Первым делом я подумал об эпилептическом припадке. Но вместо пены у нее на губах выступило… молоко. Две белые струйки пробежали к ушам из уголков рта. Не приходя в себя, Эльвира издала булькающий звук. Не хватало только, чтобы она захлебнулась!
Фариа приподнял спящую и посадил ее, придерживая за шею. Без парика она стала похожа на жирненького Будду. Ее бурдюки отвисли, будто перевернутые верблюжьи горбы. Молочные ручейки пересохли.
Фариа надавил пальцами на ее затылок, и она открыла глаза – вылитая кукла с питанием от батарейки. Это было не более чем принудительное сокращение мышц – на самом деле Эльвира все еще спала.
Мы взяли ее за плечи и за ноги, подняли и положили в саркофаг лицом к Максу. Места для двоих оказалось достаточно. Золотой смерч, исходивший из пупа мужчины, начал медленно подбираться к женской груди…
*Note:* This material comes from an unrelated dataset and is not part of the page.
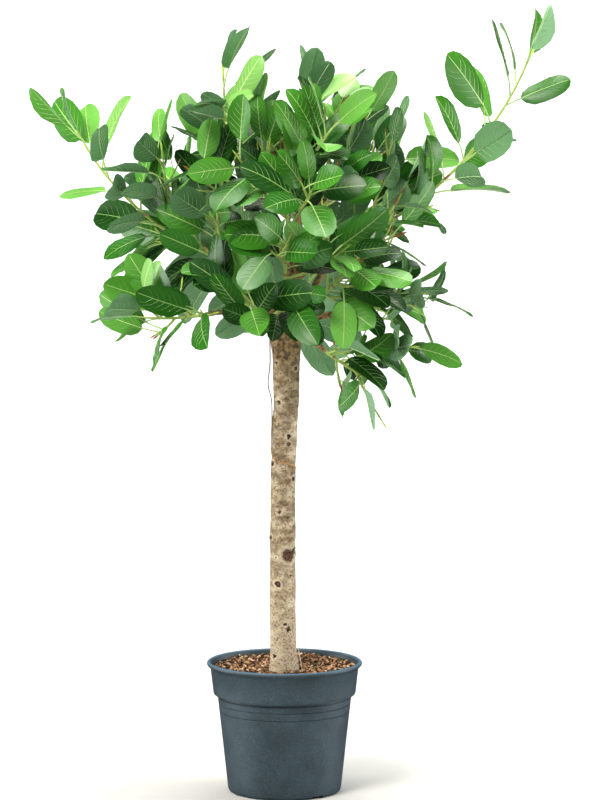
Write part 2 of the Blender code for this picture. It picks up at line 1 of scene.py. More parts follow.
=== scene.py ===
"""Looks of a fig grown as a standard, in its nursery pot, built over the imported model.

Metres, +Z up, origin at the centre of the pot's flat underside, -Y the front of the plant.
The limbs, shoots and first leaves come from the same tables and growth rule as the solids.
More leaves then find room between them by that rule, on finer twigs.
"""

import json
import math
import random
from collections import namedtuple

import bpy
import numpy as np
from mathutils import Matrix, Vector, noise
from mathutils.bvhtree import BVHTree
from mathutils.kdtree import KDTree

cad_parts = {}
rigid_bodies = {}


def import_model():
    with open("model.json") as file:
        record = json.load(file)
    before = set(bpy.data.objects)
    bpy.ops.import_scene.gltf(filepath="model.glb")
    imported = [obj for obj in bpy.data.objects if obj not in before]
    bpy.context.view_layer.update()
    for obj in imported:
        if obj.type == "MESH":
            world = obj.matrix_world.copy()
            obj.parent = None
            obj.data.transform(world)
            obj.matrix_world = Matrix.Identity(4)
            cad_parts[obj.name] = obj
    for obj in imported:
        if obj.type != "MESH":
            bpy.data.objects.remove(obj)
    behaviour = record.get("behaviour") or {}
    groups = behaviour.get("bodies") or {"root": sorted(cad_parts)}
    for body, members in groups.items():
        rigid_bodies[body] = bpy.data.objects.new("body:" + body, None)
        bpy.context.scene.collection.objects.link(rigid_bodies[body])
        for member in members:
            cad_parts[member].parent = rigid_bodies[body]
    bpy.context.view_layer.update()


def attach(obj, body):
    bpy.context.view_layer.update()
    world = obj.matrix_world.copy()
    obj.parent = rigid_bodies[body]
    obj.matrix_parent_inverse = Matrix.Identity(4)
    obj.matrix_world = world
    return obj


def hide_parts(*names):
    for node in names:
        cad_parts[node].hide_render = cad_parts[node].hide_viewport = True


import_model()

BODY = "root"

UP = Vector((0, 0, 1))
GAP = 0.0003                         # clear space between pieces that touch
TURN = 137.5                         # degrees round a stem from one leaf to the next
NEARLY_ALL = 0.9999                  # share that still lies on an axis's last stretch
UPRIGHT = 0.02                       # a direction with a shorter level part counts as upright
MERGED = 0.00001                     # points nearer than this become one

# ---- Sizes of the pot and its soil ---------------------------------------------

FOOT_RADIUS = 0.097                  # flat underside
FOOT_EDGE = (0.1066, 0.010)          # radius and height where the rounded edge ends
WALL_TOP = (0.1248, 0.174)
SHOULDER = (0.1335, 0.1865)
COLLAR_TOP = (0.1385, 0.2335)
RIM_RADIUS = 0.1453
RIM_TOP = 0.245
BEAD = 0.0042                        # radius of the rolled rim
WALL = 0.0022                        # thickness
FLOOR = 0.003                        # height of the floor inside
NOTCH = (0.016, 0.024, 0.010)        # drain notch in the foot: deep, wide, and twice its height
NOTCH_HEADINGS = (306, 66, 186)      # degrees round the pot
SOIL_LEVEL = 0.227                   # before its heaps and dips

# ---- Sizes of the trunk and boughs ---------------------------------------------

# Height, sideways lean and radius of the stem, from its flat cut on the soil to its head.
TRUNK = (
    (0.2273, -0.0012, 0.0290),
    (0.2400, -0.0012, 0.0265),
    (0.2700, -0.0022, 0.0246),
    (0.3600, -0.0030, 0.0242),
    (0.5200, -0.0032, 0.0236),
    (0.6400, -0.0010, 0.0234),
    (0.7400, 0.0036, 0.0238),
    (0.8050, 0.0040, 0.0250),
    (0.8400, 0.0030, 0.0276),
    (0.8700, 0.0024, 0.0288),
    (0.8900, 0.0020, 0.0270),
    (0.9020, 0.0018, 0.0205),
)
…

Фариа снова схватился за кувалду. Даже мое атомное сердце сбилось с ритма, как облажавшийся барабанщик, когда кувалда зависла в воздухе, а затем обрушилась на остекленевший кокон. Осколки брызнули в стороны, один оцарапал мне щеку. Фариа тоже пострадал – из порезов на его руках выступила кровь. И вообще, мы оба напоминали свихнувшихся яйцеголовых, которые пытаются оживить Франкенштейна.